* BEGIN Extracted data *

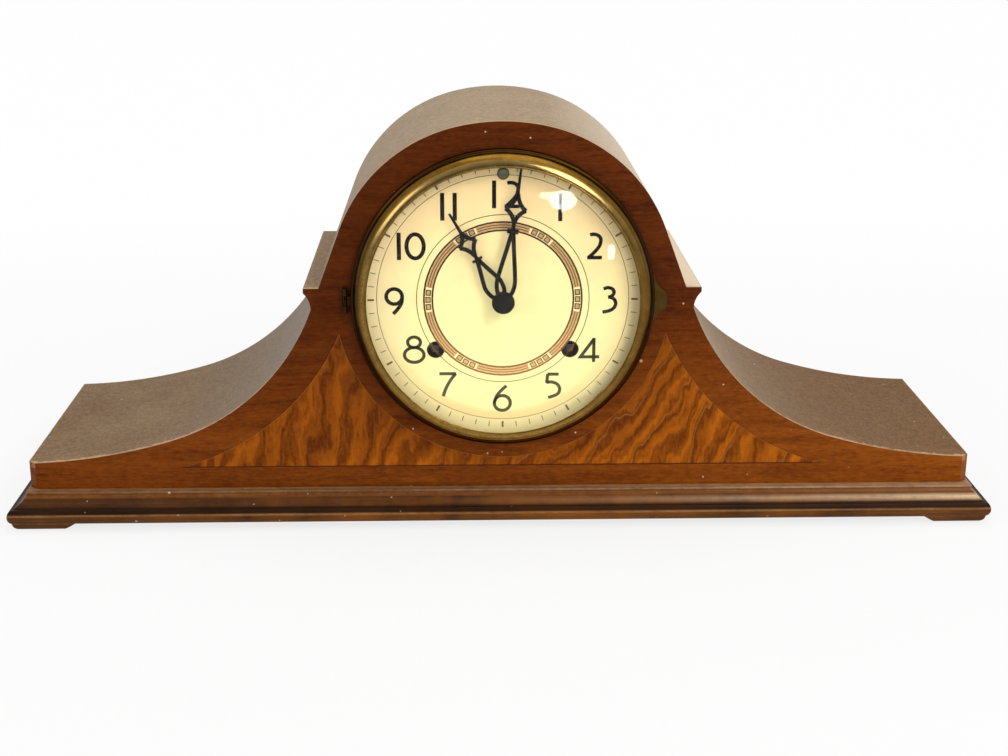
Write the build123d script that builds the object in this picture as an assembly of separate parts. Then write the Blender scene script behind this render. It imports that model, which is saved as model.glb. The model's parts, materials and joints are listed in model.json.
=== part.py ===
from build123d import *
import os
from math import acos, atan2, cos, degrees, hypot, pi, radians, sin, sqrt

os.makedirs("parts", exist_ok=True)

# A humpback mantel clock. Millimetres, +Z up, the dial faces -Y.
# The origin is the middle of the base's footprint, on the surface that the feet stand on.

# Case and base
case_width = 515.0
case_height = 199.7
case_depth = 140.0
base_height = 20.0
front_overhang = 14.0
side_overhang = 10.0
back_overhang = 6.0
sheet_thickness = 3.0
front_thickness = 12.0
back_thickness = 12.0
end_thickness = 8.0
corner_chamfer = 4.0
case_outline_shares = (
    (0.0, 1.0), (0.0959, 0.9855), (0.3317, 0.7176), (0.3946, 0.5018), (0.7014, 0.1342), (1.0, 0.0746)
)
cut_overrun = 5.0
slim_sides = 8
turn_steps = 20

# Base mouldings and feet
foot_height = 4.5
foot_length = 29.0
foot_round = 5.0
foot_inner_slope = 7.0
moulding_width = 30.0
ledge_setback = 9.0
ledge_drop = 2.0
cove_foot = 3.0
cove_height = 5.6
band_lip = 1.5
band_undercut = 2.0
cove_hollow_share = 0.33

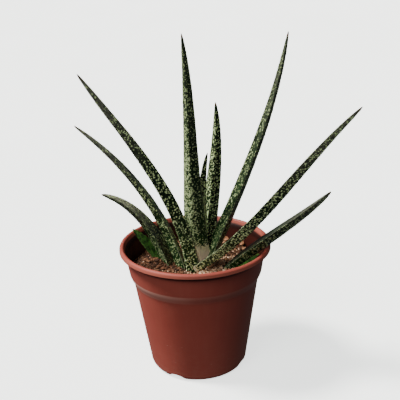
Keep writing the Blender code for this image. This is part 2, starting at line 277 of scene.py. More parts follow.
def pot_material():
    """Moulded terracotta-coloured plastic: satin, with streaks, dust and fine scuffs, painted highlights on
    the ledge and the lip, and painted shade under the lip and inside.
    """
    made, tree, shader, place = new_material("pot_plastic")
    broad = noise(tree, place, 18.0, 3.0)
    streak = noise(tree, stretched(tree, place, (1, 1, 0.12)), 160.0, 4.0)
    speck = noise(tree, place, 1400.0, 2.0)
    scuff = noise(tree, stretched(tree, place, (0.35, 0.35, 1.6)), 420.0, 6.0, 0.7, 0.6)
    spread = add(tree, "ShaderNodeSeparateXYZ", Vector=place).outputs
    rise = maths(tree, "MULTIPLY", spread["Z"], RISE)

    colour = ramp(tree, broad, (0.3, (0.266, 0.053, 0.039)), (0.7, (0.314, 0.069, 0.051)))
    wash = maths(tree, "MULTIPLY", ramp(tree, streak, (0.45, 0.0), (0.75, 1.0)), 0.16)
    colour = mixed(tree, wash, colour, (0.33, 0.10, 0.07, 1))
    low = ramp(tree, rise, (0.0, 0.55), (0.12, 0.12), (0.5, 0.0))
    dust = maths(tree, "MULTIPLY", low, ramp(tree, scuff, (0.4, 0.0), (0.7, 1.0)))
    colour = mixed(tree, maths(tree, "MULTIPLY", dust, 0.5), colour, (0.42, 0.26, 0.19, 1))
    mark = ramp(tree, scuff, (0.68, 0.0), (0.74, 1.0))
    colour = mixed(tree, maths(tree, "MULTIPLY", mark, 0.55), colour, (0.56, 0.36, 0.30, 1))

    # Painted highlight on the ledge between collar and wall, brightest at the left, the side the key lamp
    # shines from
    ledge_highlight = ramp(tree, rise, (0.672, 0.0), (0.680, 0.35), (0.705, 0.55), (0.722, 1.0), (0.734, 0.9),
                 (0.740, 0.0))
    leftward = maths(tree, "MULTIPLY_ADD", spread["X"], -12.0, 0.3)
    ledge_highlight = maths(tree, "MULTIPLY", ledge_highlight, ramp(tree, leftward, (0.3, 0.10), (0.8, 0.62)))
    colour = mixed(tree, ledge_highlight, colour, (0.78, 0.45, 0.37, 1))
    # Painted highlight on the lip's outer side, and painted shade in the corner under the lip
    lip_highlight = ramp(tree, rise, (0.903, 0.0), (0.908, 0.42), (0.922, 0.25), (0.932, 0.0))
    colour = mixed(tree, lip_highlight, colour, (0.62, 0.20, 0.14, 1))
    # Painted shade: the wall under the lip and the lip's underside darkened almost to black
    under_lip_shade = ramp(tree, rise, (0.860, 0.0), (0.881, 0.93), (0.902, 0.97), (0.905, 0.0))
    colour = mixed(tree, under_lip_shade, colour, (0.020, 0.003, 0.002, 1))
    # Painted shade: the pot's inside darkened almost to black
    inside_shade = maths(tree, "MULTIPLY", attribute(tree, "inside"), 0.92)
    colour = mixed(tree, inside_shade, colour, (0.014, 0.003, 0.002, 1))
    plug(tree, colour, shader.inputs["Base Color"])
    plug(tree, maths(tree, "MULTIPLY_ADD", broad, 0.22, 0.34), shader.inputs["Roughness"])
    shader.inputs["Specular IOR Level"].default_value = 0.18
    skin = bump(tree, speck, 0.10, 0.0001)
    plug(tree, bump(tree, scuff, 0.12, 0.0002, skin), shader.inputs["Normal"])
    return made


def soil_material():
    """The moist dark mix between the grains."""
    made, tree, shader, place = new_material("soil_mix")
    cloud = noise(tree, place, 60.0)
    grain = noise(tree, place, 700.0, 5.0, 0.7)
    spread = add(tree, "ShaderNodeSeparateXYZ", Vector=place).outputs
    # Tan at the right front, brown elsewhere: partly the mix's own colours, partly painted shade behind the
    # plant
    right = ramp(tree, maths(tree, "MULTIPLY_ADD", spread["X"], 14.0, 0.58), (0.42, 0.0), (0.62, 1.0))
    front = ramp(tree, maths(tree, "MULTIPLY", spread["Y"], 10.0), (0.02, 1.0), (0.18, 0.0))
    brown = ramp(tree, grain, (0.3, (0.018, 0.008, 0.004)), (0.7, (0.115, 0.048, 0.022)))
    tan = ramp(tree, grain, (0.3, (0.060, 0.030, 0.014)), (0.7, (0.330, 0.190, 0.105)))
    colour = mixed(tree, maths(tree, "MULTIPLY", right, front), brown, tan)
    colour = mixed(tree, maths(tree, "MULTIPLY", cloud, 0.35), colour, (0.03, 0.014, 0.008, 1))
    plug(tree, colour, shader.inputs["Base Color"])
    shader.inputs["Roughness"].default_value = 0.95
    shader.inputs["Specular IOR Level"].default_value = 0.2
    plug(tree, bump(tree, grain, 0.8, 0.0008), shader.inputs["Normal"])
    return made


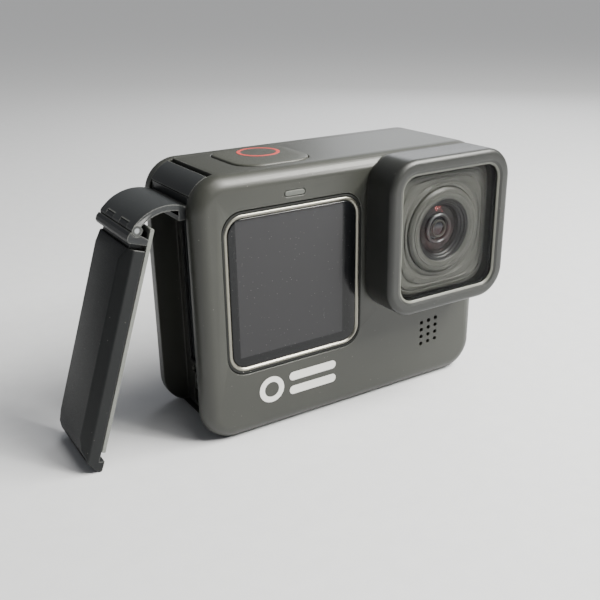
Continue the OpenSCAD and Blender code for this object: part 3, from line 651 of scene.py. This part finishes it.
def make_shutter():
    """The shutter button: a rounded plate with rolled edges and a faint dish for the red ring."""
    top = 55.3
    cap = eased_section([(0.0, 53.42, 0), (0.0, top, 0.45), (2.2, top, 0), (5.0, top - 0.03, 0),
                         (7.6, top - 0.05, 0), (8.3, top - 0.055, 0)], 5)
    framed("shutter_cap", cap, (16.9, 17.4, 5.0), (-14.45, 0.25), TOP_ABS, "shutter", False,
           axis="z", node="shutter_button", slot="body_plastic", steps=14)
    angle = np.linspace(0, 2 * math.pi, 80, endpoint=False)
    section = [(3.72, 55.27), (3.76, 55.31), (4.44, 55.31), (4.48, 55.27), (4.48, 55.2),
               (3.72, 55.2)]
    radius, level = np.array(section).T
    x = -13.3 + radius[:, None] * np.cos(angle)
    y = 2.9 + radius[:, None] * np.sin(angle)
    points = np.stack([x, y, np.repeat(level[:, None], len(angle), 1)], 2).reshape(-1, 3)
    piece("red_ring", points, grid_faces(len(section), len(angle), True), RED_INK, "shutter",
          node="shutter_ring", slot="red_print")


def make_door():
    """The hinge arm, the door's frame with its lip, the outer panel and the seal."""
    eased("hinge_arm", 0.12, ARM_ABS, "arm", clamp=True)
    eased("door_frame", 0.1, LIP_ABS, "door")
    eased("door_panel", 0.25, DOOR_ABS, "latch", 3)
    eased("door_seal", 0.1, SEAL_GREY, "door")


CARRIED = {
    "rear_display": PANEL, "rear_status_led": LED_LENS, "front_display": PANEL,
    "printed_mark": WHITE_INK, "inner_lens_elements": LENS_GLASS, "image_sensor": PANEL,
    "sensor_board": BOARD, "lens_cover_seal": SEAL_BLACK, "main_board": BOARD,
    "heat_sink": BRIGHT, "battery": CELL, "battery_contacts": GOLD, "memory_card_slot": STEEL,
    "memory_card": BAY_ABS, "shutter_switch": BAY_ABS, "mode_switch": BAY_ABS,
    "speaker": BAY_ABS, "microphone": STEEL, "microphone_mesh": BAY_ABS,
    "housing_screws": STEEL, "hinge_guide_pin": STEEL, "door_pin": STEEL, "finger_pins": STEEL,
    "rear_screen_glass": REAR_GLASS,
}


def finish_cad_nodes():
    """Gives the CAD parts that stay as they are their materials."""
    for node, material in CARRIED.items():
        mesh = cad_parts[node].data
        mesh.materials.clear()
        mesh.materials.append(material)


def make_floor():
    """A plain pale sheet that the camera stands on."""
    reach = 12.0
    mesh = bpy.data.meshes.new("floor")
    mesh.from_pydata([(-reach, -reach, 0), (reach, -reach, 0), (reach, reach, 0), (-reach, reach, 0)],
                     [], [(0, 1, 2, 3)])
    mesh.materials.append(PAPER)
    floor = bpy.data.objects.new("floor", mesh)
    bpy.context.scene.collection.objects.link(floor)


make_camera()
light_studio()
make_floor()
make_shells()
make_front_screen()
make_lens_cover()
make_cover_bevel()
make_turret()
make_barrel()
make_lens_rings()
make_lens_glass()
make_shutter()
make_door()
finish_cad_nodes()
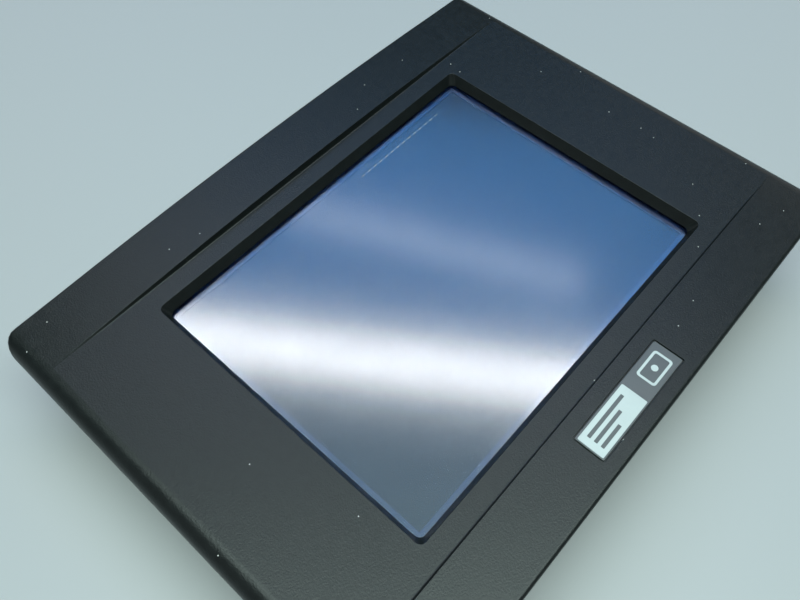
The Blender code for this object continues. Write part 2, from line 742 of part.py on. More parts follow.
def lamps():
    """Two lamp tubes, one along each long edge of the light guide."""
    reach = ACTIVE_WIDTH / 2 + CELL_MARGIN
    y = ACTIVE_HEIGHT / 2 + CELL_MARGIN + LAMP_RADIUS + 2 * GAP
    z = guide_back() + GUIDE_THICKNESS / 2
    for name, side in (("lamp_upper", 1), ("lamp_lower", -1)):
        tube = rod((-reach, side * y, z), (reach, side * y, z), LAMP_RADIUS, segments=10)
        add_node(tube, name, LAMP_WHITE)


def cable_slot():
    """The slot in the plate that the display cable passes through."""
    half_x = CABLE_SLOT_WIDTH / 2
    half_y = CABLE_SLOT_DEPTH / 2
    return block(
        (CABLE_X - half_x, CABLE_Y - half_y, PLATE_BACK_Z - MM),
        (CABLE_X + half_x, CABLE_Y + half_y, PLATE_TOP_Z + MM),
    )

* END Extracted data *

**Problem description:**
Restate exactly the records above from their first line through the line that holds "# The origin", please, including both and leaving out all others.

**The result:**
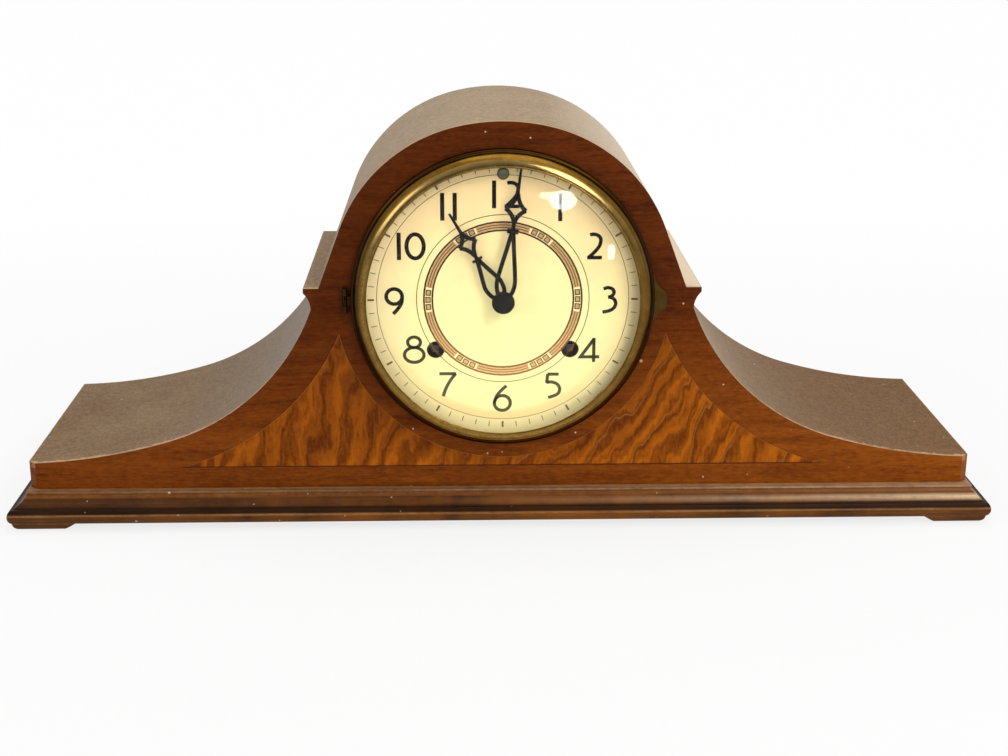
Write the build123d script that builds the object in this picture as an assembly of separate parts. Then write the Blender scene script behind this render. It imports that model, which is saved as model.glb. The model's parts, materials and joints are listed in model.json.
=== part.py ===
from build123d import *
import os
from math import acos, atan2, cos, degrees, hypot, pi, radians, sin, sqrt

os.makedirs("parts", exist_ok=True)

# A humpback mantel clock. Millimetres, +Z up, the dial faces -Y.
# The origin is the middle of the base's footprint, on the surface that the feet stand on.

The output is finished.